** Exercise prompt **
Give every line of the material again, exactly as written.

** Collected material **
★ ★ ★ ★

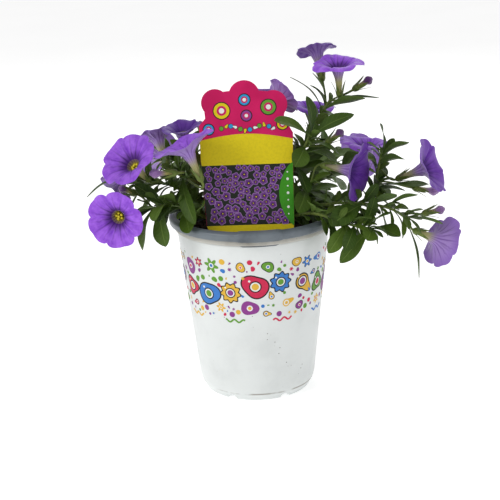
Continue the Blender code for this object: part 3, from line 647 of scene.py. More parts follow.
def leaf_look():
    """Soft dark green blades with a pale midrib, faint side veins and a paler underside."""
    look = Look("leaf", Roughness=0.5, Specular_IOR_Level=0.22)
    across, along_it, chance, _ = look.attribute("blade")
    under, young, _, _ = look.attribute("age")
    mottle = look.noise(look.place(), 420.0, 4.0)
    off = look.math("ABSOLUTE", across)
    midrib = look.ramp(off, 0.02, 0.09, 1.0, 0.0)
    slant = look.plus(look.times(along_it, 9.0), look.times(off, -1.6))
    side = look.math("ABSOLUTE", look.minus(look.math("FRACT", slant), 0.5))
    veins = look.times(look.ramp(side, 0.0, 0.1, 1.0, 0.0), 0.35)
    green = look.mix(chance, colour(40, 64, 14), colour(88, 114, 34))
    green = look.mix(look.times(mottle, 0.5), green, colour(50, 78, 20))
    green = look.mix(look.times(young, 0.6), green, colour(104, 126, 44))
    lines = look.math("MAXIMUM", look.times(midrib, 0.45), look.times(veins, 0.5))
    green = look.mix(lines, green, colour(112, 136, 62))
    green = look.mix(look.times(under, 0.45), green, colour(96, 118, 66))
    height = look.minus(mottle, look.plus(midrib, veins))
    return look.finish(green, look.ramp(mottle, 0.3, 0.7, 0.42, 0.6), height, 0.4, 0.3 * MM)


def stem_look():
    """Yellowish green shoots with a faint grain along them."""
    look = Look("green_stem", Roughness=0.5, Sheen_Weight=0.1, Specular_IOR_Level=0.3)
    patches = look.noise(look.place(), 260.0, 4.0)
    grain = look.noise(look.place(), 1500.0, 2.0)
    green = look.mix(look.ramp(patches, 0.3, 0.7), colour(78, 98, 34), colour(112, 126, 54))
    base = look.mix(look.times(grain, 0.3), green, colour(60, 82, 30))
    return look.finish(base, 0.5, grain, 0.3)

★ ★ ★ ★

** Answer **
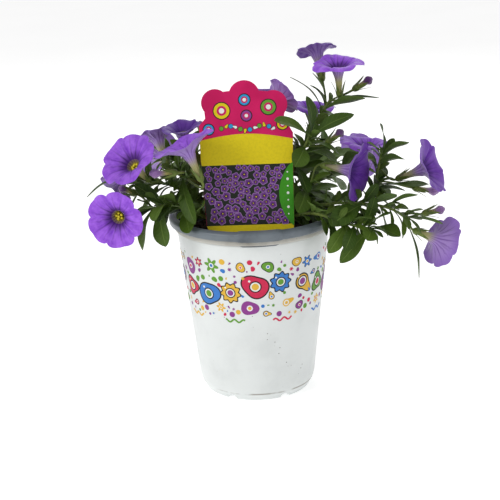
Continue the Blender code for this object: part 3, from line 647 of scene.py. More parts follow.
def leaf_look():
    """Soft dark green blades with a pale midrib, faint side veins and a paler underside."""
    look = Look("leaf", Roughness=0.5, Specular_IOR_Level=0.22)
    across, along_it, chance, _ = look.attribute("blade")
    under, young, _, _ = look.attribute("age")
    mottle = look.noise(look.place(), 420.0, 4.0)
    off = look.math("ABSOLUTE", across)
    midrib = look.ramp(off, 0.02, 0.09, 1.0, 0.0)
    slant = look.plus(look.times(along_it, 9.0), look.times(off, -1.6))
    side = look.math("ABSOLUTE", look.minus(look.math("FRACT", slant), 0.5))
    veins = look.times(look.ramp(side, 0.0, 0.1, 1.0, 0.0), 0.35)
    green = look.mix(chance, colour(40, 64, 14), colour(88, 114, 34))
    green = look.mix(look.times(mottle, 0.5), green, colour(50, 78, 20))
    green = look.mix(look.times(young, 0.6), green, colour(104, 126, 44))
    lines = look.math("MAXIMUM", look.times(midrib, 0.45), look.times(veins, 0.5))
    green = look.mix(lines, green, colour(112, 136, 62))
    green = look.mix(look.times(under, 0.45), green, colour(96, 118, 66))
    height = look.minus(mottle, look.plus(midrib, veins))
    return look.finish(green, look.ramp(mottle, 0.3, 0.7, 0.42, 0.6), height, 0.4, 0.3 * MM)


def stem_look():
    """Yellowish green shoots with a faint grain along them."""
    look = Look("green_stem", Roughness=0.5, Sheen_Weight=0.1, Specular_IOR_Level=0.3)
    patches = look.noise(look.place(), 260.0, 4.0)
    grain = look.noise(look.place(), 1500.0, 2.0)
    green = look.mix(look.ramp(patches, 0.3, 0.7), colour(78, 98, 34), colour(112, 126, 54))
    base = look.mix(look.times(grain, 0.3), green, colour(60, 82, 30))
    return look.finish(base, 0.5, grain, 0.3)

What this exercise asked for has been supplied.